I haven’t systematically gone through the works to verify this, but my sense is that the two are treated differently. Schmitt is more or less treated purely as the Nazi archetype. Schmitt features hugely in the critical portions of the Homo Sacer series but completely drops out in the constructive portion. (I am delighted to share that his name does not appear a single time in The Use of Bodies, for instance.) His postwar work does not really figure in, and to the extent that it does, Agamben is dismissing it as an evasion — most notably in his claim that the concentration camp, which Schmitt utterly ignores, is the true “nomos of the earth.”

Heidegger’s role is more ambivalent, because Agamben acknowledges that he was drawn into the Nazi endpoint of the West but also gives him at least some credit for trying to think past that impasse. That attempt is not fully successful, and it seems clear to me that Agamben attributes a good deal of that to the inertia of the paradigm that led him to Nazism. Agamben is always oblique about it, but sometimes it’s very obvious, as in a passage in The Use of Bodies where he says that Heidegger may have been able to make more progress if only he had ever seriously engaged with Spinoza — and then all but nudges the reader to say, “But we all know why he wouldn’t go there, don’t we?”

9 thoughts on “A feature, not a bug: Agamben on Heidegger and Schmitt

  1. It’s hard to see how, while reading seriously Agamben, one could argue that he is “using” Heidegger despite the problems of Nazism (and anti-semitism). That he is thinking and dealing with those problems upfront is manifest in various essays. I’m most familiar with “The Passion of Facticity” and “Heidegger et le nazisme” (which remains untranslated: part of it appeared in Home Sacer). In the latter, the “impasse” (Kafka’s short story “The Burrow”) is not something one needs to think past, but very specifically what must be thought: Heidegger’s problem is the expression of the political aporia of modernity. Agamben is very clear about that: “Si le nazisme a pu être en contact, du moins à ses débuts, avec la grande philosophie du XXe siècle, il serait stupide de croire qu’on pourrait se soustraire à peu de frais de ce voisinage gênant en condamnant un philosophe pour en absoudre un autre. […] Quel est le sens de cette proximité? Sommes-nous vraiment sortis de ce voisinage ou demeurons-nous encore sans nous en rendre compte sur les marges du nazisme?” A similar observation could be made about the way Jean-Luc Nancy is dealing with Heidegger.

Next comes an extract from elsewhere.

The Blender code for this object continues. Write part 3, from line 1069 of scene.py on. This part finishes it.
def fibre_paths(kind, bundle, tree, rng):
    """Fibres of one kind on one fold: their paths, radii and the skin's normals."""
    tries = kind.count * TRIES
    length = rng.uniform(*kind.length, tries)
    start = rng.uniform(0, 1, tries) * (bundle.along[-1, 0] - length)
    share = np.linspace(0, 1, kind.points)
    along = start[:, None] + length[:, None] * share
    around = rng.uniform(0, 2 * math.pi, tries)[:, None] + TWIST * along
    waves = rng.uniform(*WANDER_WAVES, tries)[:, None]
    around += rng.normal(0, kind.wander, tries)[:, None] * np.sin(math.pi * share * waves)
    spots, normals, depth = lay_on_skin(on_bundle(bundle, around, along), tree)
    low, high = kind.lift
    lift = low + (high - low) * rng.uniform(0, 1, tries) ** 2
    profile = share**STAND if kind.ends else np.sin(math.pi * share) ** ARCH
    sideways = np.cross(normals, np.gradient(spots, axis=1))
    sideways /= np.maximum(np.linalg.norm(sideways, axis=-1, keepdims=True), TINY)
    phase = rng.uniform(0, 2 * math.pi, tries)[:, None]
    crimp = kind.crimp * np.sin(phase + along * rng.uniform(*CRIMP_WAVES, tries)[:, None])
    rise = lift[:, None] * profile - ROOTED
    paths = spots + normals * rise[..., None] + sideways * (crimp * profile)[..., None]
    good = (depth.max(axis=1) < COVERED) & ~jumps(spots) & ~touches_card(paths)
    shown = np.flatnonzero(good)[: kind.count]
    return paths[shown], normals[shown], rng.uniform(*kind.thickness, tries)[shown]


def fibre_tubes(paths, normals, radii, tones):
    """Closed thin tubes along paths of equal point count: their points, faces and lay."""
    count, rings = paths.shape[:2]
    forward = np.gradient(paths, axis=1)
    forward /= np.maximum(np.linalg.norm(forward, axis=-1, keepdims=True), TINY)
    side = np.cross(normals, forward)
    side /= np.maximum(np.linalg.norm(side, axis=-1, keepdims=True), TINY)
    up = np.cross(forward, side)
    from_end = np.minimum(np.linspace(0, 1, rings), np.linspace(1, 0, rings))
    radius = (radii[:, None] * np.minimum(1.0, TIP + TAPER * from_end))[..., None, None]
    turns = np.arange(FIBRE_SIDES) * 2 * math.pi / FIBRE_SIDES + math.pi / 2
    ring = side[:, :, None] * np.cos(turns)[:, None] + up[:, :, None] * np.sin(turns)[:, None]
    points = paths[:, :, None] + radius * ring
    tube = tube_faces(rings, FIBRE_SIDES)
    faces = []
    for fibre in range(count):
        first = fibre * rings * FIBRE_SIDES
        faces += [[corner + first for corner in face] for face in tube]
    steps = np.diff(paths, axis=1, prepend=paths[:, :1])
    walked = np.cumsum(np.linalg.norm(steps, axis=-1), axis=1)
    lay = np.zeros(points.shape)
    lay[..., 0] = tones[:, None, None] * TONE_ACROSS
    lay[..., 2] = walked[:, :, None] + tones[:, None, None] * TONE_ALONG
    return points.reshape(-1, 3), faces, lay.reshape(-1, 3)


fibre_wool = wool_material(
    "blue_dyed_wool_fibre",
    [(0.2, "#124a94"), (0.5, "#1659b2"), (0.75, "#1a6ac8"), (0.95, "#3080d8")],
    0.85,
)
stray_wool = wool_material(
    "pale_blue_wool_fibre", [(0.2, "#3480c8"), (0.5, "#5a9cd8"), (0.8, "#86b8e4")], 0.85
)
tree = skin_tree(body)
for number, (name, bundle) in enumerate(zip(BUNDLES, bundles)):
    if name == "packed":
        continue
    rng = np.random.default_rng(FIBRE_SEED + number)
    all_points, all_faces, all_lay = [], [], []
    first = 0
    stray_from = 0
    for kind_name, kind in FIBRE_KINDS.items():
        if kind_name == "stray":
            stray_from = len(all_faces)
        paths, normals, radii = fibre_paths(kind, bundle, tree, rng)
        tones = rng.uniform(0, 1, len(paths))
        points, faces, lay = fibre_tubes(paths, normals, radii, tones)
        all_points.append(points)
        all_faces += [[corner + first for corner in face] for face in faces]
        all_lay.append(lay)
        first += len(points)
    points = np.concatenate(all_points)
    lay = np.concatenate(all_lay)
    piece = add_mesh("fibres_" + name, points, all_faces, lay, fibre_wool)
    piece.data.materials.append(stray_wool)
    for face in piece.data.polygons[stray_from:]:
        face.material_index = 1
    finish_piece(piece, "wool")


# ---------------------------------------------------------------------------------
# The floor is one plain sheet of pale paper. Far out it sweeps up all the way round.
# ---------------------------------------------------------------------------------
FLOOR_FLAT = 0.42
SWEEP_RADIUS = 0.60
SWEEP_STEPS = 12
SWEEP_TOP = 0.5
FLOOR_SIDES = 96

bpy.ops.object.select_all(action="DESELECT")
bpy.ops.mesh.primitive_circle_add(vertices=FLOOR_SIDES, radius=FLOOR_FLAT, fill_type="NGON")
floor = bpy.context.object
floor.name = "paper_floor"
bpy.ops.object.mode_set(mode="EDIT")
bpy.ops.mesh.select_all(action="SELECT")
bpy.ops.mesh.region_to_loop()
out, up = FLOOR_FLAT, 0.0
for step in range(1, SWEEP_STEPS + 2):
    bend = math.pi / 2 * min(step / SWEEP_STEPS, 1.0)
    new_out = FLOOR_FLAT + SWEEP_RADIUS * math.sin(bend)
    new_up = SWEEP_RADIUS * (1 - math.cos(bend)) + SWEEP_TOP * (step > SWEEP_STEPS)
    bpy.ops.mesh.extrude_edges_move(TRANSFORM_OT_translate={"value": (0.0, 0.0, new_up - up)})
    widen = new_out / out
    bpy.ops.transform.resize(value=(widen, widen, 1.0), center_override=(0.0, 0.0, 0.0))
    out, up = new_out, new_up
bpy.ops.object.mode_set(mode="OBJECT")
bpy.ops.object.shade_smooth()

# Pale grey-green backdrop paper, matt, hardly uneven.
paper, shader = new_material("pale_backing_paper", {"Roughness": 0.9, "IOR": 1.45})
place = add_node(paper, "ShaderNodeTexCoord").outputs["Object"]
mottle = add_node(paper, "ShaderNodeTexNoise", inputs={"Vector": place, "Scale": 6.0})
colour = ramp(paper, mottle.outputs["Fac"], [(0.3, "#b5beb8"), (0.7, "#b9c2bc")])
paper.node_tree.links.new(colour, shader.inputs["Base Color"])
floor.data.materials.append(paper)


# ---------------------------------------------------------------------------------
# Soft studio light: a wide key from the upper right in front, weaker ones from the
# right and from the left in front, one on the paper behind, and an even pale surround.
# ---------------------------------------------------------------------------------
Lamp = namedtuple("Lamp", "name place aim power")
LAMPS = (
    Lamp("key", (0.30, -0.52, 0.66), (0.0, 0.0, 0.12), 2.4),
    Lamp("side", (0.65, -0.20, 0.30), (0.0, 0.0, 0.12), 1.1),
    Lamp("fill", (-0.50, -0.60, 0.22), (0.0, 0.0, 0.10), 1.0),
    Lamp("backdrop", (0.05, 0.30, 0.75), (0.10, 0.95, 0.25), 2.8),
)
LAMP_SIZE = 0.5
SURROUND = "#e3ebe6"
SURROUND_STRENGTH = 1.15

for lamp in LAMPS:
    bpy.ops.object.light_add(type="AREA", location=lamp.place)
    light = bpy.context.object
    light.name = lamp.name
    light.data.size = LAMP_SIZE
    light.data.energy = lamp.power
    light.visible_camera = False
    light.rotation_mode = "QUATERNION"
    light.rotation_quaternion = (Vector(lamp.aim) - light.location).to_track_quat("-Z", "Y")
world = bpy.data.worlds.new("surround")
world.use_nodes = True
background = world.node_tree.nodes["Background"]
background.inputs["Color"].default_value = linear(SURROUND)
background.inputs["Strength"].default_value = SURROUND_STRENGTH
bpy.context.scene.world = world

  2. This sounds right to me. When I teach Agamben, I usually say something like, “He seems to be saying that we are all Nazis. Not in a normative (we ought to be Nazis), but in a descriptive sense. Maybe even in a pessimistic sense, that we can’t help but be Nazis.” Or, alternatively, “What does it say about us that a super-Nazi like Schmitt might be right about sovereignty?”

  3. The Spinoza barb is dramatic coming as it does at the end of the middle section just before the Intermezzo on Heidegger: “It is not possible here to specify the reasons that compelled Heidegger not to explicate the modal character of his ontology. It is likely that prolonged adherence to the Aristotelian apparatus {dispositivo} did not allow him to understand that the ontological difference must be resolved integrally in the relation of being-modes {essere-modi}. It concerns, in any case, the same difficulty that constrained him to avoid to the last a confrontation with Spinoza’s philosophy.”

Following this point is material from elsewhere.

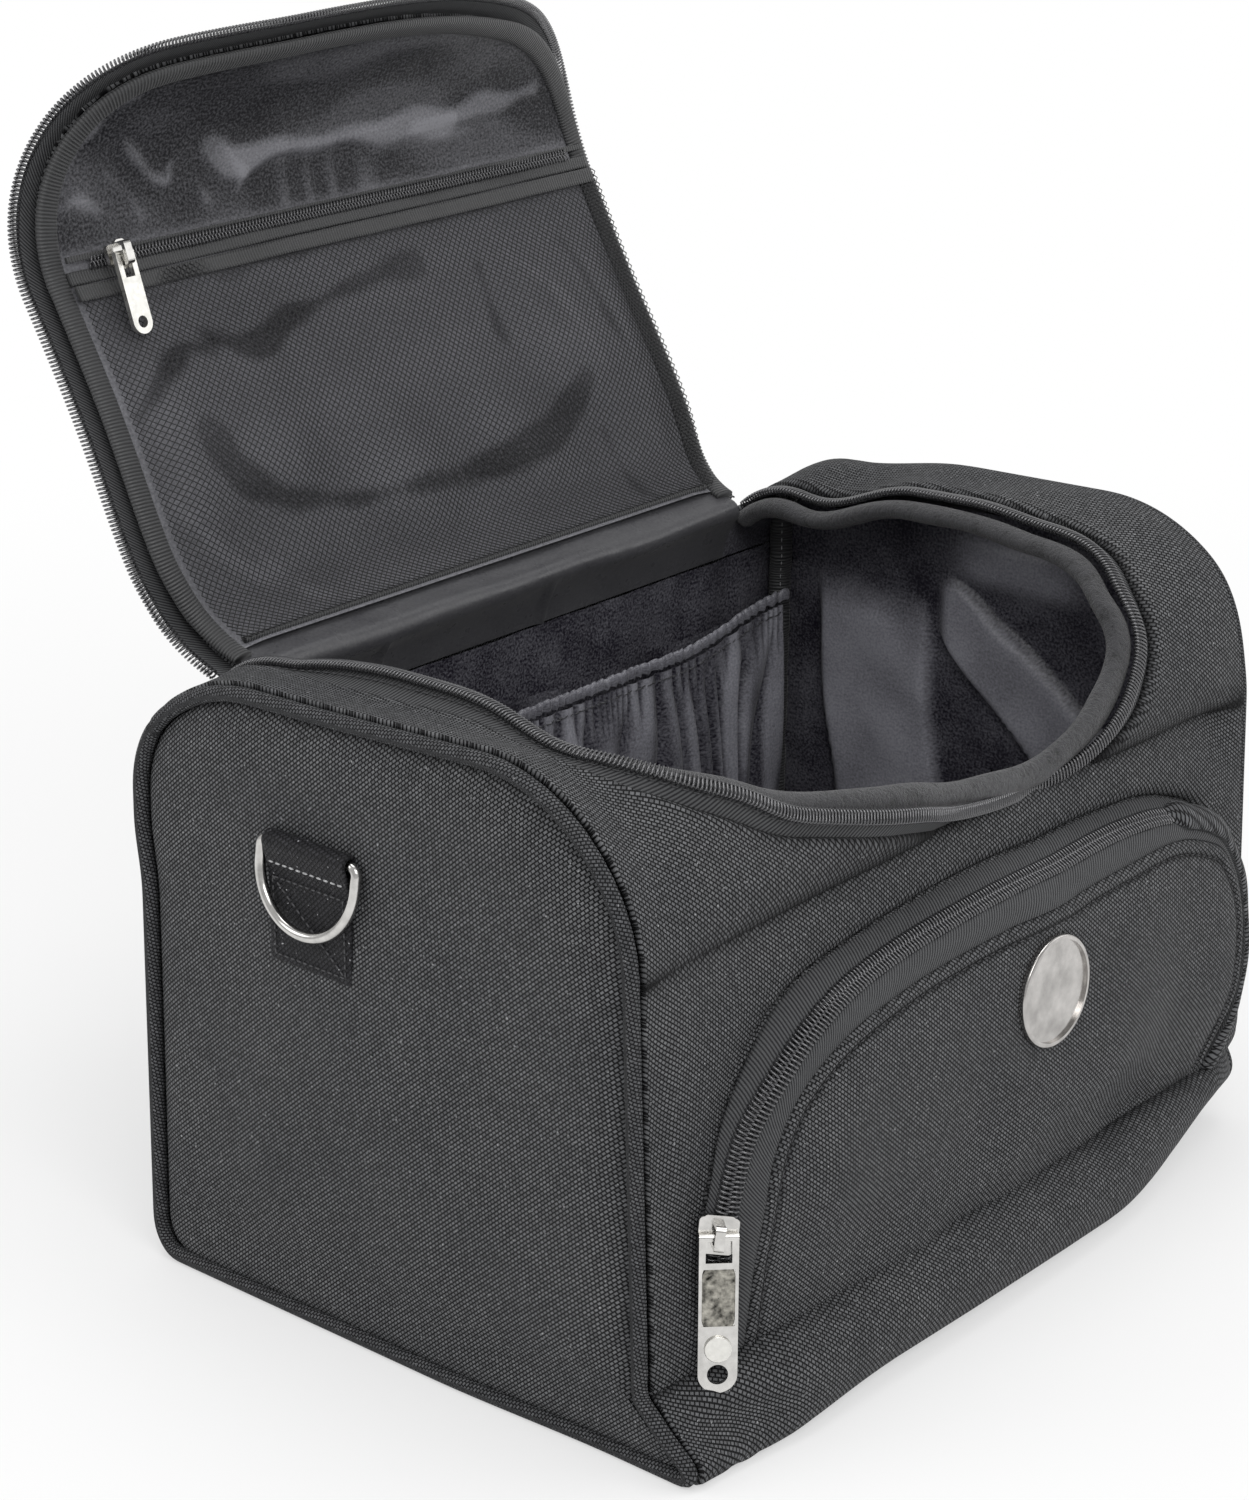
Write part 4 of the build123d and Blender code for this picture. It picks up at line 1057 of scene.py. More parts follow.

    The passage in Homo Sacer cited by Philippe includes a long quote from Levinas’s “On the Philosophy of Hitlerism,” which is mentioned again in the Intermezzo in L’uso dei corpi. This seems like a key text. In the Intermezzo, Agamben zeros in on the dispositivo of Ereignis, repeatedly referring to Heidegger’s failure “a venire a capo” (noting that Benjamin once called Heidegger’s style spiglioso — schief? — which is saying a lot coming from Benjamin!). The critique leads up to a truly gripping account of the seminars at Le Thor (Agamben, Löwith, Beaufret…). Heidegger is left transfixed before St. Victoire, as in the photograph, and Agamben affirms without reserve, “The privileging of possibility in Heidegger’s ontology is inextricable {indissolubile} from the aporia that assigns man his humanity as a task, which, as such, is liable every time to be mistaken for a political task.” The Intermezzo ends with Levinas and Becker (two parodic extremes — Rabelais’ Abbaye de Thélème and Sade’s Château de Silling?) and the notebooks of one of Heidegger’s more delightful contemporaries.

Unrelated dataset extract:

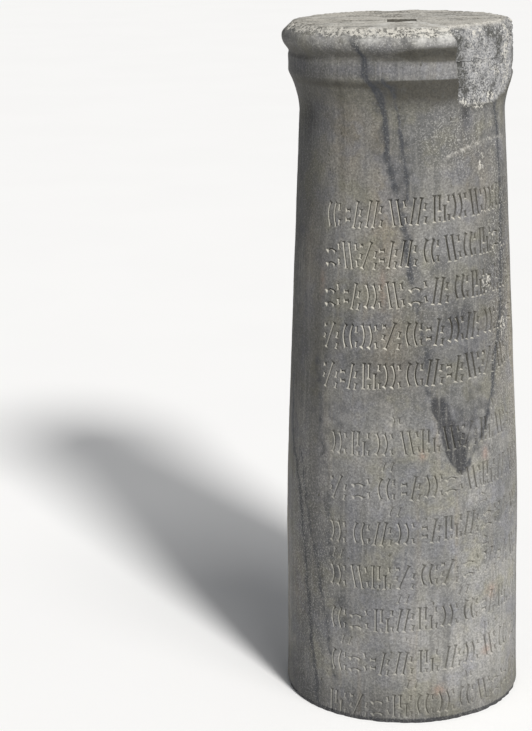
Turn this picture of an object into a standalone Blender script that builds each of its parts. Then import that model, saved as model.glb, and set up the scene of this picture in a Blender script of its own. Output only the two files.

    On the other hand, I don’t think Agamben is using Heidegger solely because of his Nazism. Heidegger was chosen for his Nazism as much as Foucault was chosen for his sadomasochism or Helen Grund Hessel for her name. (Perche proprio lui, Heidegger?)

  4. Thank you for the great summary of the relevant sections of Use of Bodies. I didn’t intend to say that he is working with Heidegger solely because of the Nazi connection, only that it is a benefit rather than a problem from the perspective of Agamben’s project.

  5. Spinoza is also a materialist, and anti-finalist, and this poses real problems for Heidegger’s account of the history — destining, sending — of Being…. Derrida, who himself almost never writes about Spinoza and in at one point threw up his hands and said he simply never “got” Spinoza, points out in an interview with Nancy that Heidegger “avoids” Spinoza for just this reason. Agamben’s language of “avoidance” — he uses the same term when criticizing Foucault at the end of the first intermezzo of “Use” — is citing Derrida.

  6. The question of Spinoza’s “Jewishness” is a very important and complicated one but we must also recall that in the German idealist tradition Spinoza a central, crucial figure, something Heidegger knew of course quite well. He makes a remark to this effect in the seminar on Schelling if I recall…. His avoidance is both easy to explain (there are any number of reasons, both essential and contingent) and mystifying. For what it’s worth Agamben doesn’t really engage Spinoza at all in this book, rather he invokes him as a deus ex machina…. his reading is very derivative of Wolfson.

  7. I’m not sure it’s totally fair to call it a deus ex machina in Use of Bodies — at least in “Archeology of Ontology,” he seems to emerge pretty organically out of the discussion of Leibniz and late scholasticism. I read it all as an attempt to set up Spinoza.

    In The Kingdom and the Glory, on the other hand, Spinoza definitely parachutes in out of nowhere.